-- MATERIAL PROVIDED start --
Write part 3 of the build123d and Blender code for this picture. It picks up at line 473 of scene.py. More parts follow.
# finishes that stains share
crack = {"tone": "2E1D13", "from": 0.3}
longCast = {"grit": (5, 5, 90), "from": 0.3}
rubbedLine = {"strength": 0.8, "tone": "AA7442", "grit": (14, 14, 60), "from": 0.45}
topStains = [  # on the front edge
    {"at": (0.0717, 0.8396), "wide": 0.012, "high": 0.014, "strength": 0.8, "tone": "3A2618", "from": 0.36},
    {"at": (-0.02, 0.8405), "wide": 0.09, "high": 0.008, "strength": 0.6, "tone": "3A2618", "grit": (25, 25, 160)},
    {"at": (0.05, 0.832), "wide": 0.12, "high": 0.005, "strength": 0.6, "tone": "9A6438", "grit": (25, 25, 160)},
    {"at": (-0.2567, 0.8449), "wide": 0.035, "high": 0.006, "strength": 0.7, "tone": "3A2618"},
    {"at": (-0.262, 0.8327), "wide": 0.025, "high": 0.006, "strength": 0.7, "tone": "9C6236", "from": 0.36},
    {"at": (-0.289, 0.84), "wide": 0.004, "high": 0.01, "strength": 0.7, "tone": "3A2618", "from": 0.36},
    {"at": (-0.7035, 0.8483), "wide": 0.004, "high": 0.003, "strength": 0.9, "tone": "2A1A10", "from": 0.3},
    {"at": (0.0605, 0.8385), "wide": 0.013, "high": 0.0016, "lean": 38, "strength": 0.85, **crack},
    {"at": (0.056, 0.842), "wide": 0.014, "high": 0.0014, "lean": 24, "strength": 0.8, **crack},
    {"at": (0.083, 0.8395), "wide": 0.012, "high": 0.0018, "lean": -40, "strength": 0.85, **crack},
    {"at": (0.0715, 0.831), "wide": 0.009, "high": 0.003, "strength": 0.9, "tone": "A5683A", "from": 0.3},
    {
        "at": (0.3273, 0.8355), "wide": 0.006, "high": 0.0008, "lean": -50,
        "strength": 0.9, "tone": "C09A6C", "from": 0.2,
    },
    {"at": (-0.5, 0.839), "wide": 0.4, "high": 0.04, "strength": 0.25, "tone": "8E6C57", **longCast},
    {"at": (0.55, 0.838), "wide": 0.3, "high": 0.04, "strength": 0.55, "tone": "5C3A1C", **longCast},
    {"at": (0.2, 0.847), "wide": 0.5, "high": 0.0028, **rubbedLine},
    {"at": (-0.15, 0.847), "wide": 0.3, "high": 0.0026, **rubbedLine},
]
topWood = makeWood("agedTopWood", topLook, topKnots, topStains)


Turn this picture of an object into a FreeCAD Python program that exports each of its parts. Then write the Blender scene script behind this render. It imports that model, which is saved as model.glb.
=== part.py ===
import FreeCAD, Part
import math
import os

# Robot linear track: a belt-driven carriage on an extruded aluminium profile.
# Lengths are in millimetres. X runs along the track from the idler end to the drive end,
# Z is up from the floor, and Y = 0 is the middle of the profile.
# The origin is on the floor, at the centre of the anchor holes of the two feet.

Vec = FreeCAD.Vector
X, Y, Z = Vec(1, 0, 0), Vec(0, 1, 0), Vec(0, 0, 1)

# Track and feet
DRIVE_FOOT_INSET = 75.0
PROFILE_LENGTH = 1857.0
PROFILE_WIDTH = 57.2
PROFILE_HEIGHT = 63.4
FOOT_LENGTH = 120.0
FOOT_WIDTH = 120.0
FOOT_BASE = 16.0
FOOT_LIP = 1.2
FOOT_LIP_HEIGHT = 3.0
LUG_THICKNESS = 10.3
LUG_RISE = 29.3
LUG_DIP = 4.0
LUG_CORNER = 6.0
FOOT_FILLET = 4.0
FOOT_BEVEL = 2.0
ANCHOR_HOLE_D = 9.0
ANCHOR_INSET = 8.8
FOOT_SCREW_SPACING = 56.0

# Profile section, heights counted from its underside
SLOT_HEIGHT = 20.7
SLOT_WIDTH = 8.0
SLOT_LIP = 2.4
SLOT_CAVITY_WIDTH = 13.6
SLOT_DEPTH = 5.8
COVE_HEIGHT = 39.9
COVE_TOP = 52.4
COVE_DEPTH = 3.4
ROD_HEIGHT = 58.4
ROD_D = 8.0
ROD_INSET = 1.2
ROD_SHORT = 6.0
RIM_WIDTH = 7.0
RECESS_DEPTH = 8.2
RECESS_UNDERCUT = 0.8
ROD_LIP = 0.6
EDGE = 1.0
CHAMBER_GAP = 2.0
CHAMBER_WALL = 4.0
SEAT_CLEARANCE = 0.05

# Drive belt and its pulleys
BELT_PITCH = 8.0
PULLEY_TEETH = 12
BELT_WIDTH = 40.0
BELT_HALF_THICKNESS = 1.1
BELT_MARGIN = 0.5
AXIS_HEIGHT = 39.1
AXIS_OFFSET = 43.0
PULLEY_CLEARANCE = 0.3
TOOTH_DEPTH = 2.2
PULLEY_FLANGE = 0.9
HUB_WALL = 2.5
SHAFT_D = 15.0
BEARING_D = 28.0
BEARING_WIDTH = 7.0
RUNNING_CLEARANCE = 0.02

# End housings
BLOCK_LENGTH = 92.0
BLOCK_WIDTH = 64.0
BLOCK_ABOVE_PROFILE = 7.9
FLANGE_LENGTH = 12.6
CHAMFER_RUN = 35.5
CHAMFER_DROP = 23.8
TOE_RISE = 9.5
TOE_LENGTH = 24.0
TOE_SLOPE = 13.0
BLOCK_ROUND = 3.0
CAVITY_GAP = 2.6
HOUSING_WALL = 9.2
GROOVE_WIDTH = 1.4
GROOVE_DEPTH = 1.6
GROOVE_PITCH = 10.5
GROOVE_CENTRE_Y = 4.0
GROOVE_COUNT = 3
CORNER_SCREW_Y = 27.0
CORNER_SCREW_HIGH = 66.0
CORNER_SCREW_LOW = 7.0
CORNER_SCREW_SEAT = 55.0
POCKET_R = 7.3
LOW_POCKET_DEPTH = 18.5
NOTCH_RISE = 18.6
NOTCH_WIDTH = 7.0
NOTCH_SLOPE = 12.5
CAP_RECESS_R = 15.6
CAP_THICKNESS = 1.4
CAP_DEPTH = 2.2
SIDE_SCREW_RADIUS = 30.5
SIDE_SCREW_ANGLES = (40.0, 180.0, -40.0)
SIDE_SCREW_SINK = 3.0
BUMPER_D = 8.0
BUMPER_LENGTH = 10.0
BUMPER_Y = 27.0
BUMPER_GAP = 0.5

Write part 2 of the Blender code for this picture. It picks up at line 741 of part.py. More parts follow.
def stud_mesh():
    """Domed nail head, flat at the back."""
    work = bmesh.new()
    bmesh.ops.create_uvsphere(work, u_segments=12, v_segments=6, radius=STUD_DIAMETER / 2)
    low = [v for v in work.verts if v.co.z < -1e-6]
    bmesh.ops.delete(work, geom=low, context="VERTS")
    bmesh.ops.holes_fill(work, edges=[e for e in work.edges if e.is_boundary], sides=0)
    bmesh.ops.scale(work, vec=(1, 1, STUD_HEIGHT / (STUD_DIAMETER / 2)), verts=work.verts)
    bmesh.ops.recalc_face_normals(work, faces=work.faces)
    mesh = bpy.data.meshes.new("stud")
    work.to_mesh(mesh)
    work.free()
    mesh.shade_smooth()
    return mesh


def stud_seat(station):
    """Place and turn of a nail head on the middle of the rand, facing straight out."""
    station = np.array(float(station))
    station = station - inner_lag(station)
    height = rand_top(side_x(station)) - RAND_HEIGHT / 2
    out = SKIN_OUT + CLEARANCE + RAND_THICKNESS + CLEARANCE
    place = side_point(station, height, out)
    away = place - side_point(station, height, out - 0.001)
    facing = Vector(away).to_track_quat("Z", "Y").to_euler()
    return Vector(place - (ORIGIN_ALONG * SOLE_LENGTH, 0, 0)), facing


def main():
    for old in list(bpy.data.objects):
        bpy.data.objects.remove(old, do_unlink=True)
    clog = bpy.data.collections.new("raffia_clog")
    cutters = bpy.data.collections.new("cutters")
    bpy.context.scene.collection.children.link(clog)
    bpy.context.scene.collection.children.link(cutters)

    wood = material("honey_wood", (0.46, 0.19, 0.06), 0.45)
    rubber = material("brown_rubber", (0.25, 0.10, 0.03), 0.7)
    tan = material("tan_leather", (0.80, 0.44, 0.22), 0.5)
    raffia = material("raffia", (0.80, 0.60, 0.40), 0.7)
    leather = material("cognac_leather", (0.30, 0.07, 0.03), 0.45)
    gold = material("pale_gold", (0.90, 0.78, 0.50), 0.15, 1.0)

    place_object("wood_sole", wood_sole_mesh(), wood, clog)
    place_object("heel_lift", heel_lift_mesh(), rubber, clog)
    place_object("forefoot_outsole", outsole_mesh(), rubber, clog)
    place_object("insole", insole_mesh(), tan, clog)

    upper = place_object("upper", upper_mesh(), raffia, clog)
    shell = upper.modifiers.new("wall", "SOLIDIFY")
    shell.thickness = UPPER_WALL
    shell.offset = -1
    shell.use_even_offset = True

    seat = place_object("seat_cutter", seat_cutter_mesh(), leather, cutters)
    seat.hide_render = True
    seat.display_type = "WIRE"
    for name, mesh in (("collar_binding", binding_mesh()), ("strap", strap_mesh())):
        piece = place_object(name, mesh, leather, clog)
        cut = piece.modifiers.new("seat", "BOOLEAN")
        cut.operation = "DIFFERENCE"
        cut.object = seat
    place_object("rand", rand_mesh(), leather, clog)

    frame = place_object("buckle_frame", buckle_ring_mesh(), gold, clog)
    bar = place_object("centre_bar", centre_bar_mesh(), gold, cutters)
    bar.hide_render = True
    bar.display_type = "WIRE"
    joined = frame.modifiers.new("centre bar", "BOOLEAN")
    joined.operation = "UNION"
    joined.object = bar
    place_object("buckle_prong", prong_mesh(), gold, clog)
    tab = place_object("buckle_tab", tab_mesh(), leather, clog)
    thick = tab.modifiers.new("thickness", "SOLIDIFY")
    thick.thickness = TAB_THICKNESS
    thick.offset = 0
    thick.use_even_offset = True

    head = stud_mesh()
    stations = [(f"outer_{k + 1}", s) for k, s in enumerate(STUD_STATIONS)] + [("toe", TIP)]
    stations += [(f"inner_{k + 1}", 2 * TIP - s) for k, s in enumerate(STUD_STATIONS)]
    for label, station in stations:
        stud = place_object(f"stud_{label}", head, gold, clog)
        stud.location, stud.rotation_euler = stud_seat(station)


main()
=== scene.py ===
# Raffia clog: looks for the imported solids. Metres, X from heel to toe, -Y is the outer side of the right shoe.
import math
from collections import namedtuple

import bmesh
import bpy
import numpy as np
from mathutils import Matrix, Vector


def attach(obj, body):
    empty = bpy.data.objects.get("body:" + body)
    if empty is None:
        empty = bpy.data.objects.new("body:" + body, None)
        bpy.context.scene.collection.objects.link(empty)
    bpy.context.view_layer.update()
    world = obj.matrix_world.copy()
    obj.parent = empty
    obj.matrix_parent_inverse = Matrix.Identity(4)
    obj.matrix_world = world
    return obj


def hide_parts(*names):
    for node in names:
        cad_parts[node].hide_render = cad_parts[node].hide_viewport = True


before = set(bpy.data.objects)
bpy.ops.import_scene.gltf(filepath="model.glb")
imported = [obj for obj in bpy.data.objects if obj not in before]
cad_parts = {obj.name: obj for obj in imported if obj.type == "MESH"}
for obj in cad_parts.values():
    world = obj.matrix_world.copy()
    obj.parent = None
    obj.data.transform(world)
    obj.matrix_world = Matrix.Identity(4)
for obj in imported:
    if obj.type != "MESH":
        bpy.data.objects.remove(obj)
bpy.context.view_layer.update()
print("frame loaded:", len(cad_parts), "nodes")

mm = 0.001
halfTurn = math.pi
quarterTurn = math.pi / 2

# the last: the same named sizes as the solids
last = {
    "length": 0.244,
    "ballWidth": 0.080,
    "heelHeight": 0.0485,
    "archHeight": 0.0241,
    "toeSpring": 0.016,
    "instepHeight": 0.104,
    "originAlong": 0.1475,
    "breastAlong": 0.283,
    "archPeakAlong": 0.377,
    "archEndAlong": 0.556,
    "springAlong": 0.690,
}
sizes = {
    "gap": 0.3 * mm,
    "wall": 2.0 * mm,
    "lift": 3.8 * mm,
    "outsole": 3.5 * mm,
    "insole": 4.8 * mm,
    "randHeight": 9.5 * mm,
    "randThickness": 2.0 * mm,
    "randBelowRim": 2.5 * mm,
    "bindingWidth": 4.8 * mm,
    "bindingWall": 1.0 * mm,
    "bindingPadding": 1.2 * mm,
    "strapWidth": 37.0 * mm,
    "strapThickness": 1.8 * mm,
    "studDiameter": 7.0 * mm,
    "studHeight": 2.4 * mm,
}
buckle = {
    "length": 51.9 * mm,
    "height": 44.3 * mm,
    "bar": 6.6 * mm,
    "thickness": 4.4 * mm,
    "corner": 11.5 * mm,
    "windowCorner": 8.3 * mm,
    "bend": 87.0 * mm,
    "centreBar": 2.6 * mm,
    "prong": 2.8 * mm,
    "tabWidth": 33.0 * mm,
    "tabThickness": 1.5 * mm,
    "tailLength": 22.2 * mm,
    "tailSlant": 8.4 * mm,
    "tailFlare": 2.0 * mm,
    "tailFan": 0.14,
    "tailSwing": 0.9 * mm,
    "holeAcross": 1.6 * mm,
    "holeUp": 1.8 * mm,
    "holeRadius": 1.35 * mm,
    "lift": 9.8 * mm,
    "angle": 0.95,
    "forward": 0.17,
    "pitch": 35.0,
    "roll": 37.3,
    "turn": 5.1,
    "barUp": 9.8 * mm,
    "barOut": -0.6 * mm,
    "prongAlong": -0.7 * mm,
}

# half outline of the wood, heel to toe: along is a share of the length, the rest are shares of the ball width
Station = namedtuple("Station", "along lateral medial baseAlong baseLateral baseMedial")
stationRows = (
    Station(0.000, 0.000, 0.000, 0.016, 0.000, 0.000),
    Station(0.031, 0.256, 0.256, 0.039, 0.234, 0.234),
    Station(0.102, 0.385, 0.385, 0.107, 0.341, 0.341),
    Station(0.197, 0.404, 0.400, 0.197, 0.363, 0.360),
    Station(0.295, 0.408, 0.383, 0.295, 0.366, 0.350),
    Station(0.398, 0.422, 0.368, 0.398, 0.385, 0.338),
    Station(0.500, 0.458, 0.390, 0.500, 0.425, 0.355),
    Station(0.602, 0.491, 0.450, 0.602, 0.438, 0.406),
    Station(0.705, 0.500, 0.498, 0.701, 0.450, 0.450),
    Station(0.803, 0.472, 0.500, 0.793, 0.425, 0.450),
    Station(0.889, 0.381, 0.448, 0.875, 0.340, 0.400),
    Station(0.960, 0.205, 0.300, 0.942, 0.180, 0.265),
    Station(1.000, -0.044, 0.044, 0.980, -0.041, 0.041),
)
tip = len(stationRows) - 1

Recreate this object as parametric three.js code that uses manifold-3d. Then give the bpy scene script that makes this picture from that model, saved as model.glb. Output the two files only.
-- MATERIAL PROVIDED end --
**INSTRUCTIONS FOR THE TASK**
Provide the count, and nothing else, of lines in the data above where the word "Blender" occurs.

**THE SOLUTION**
3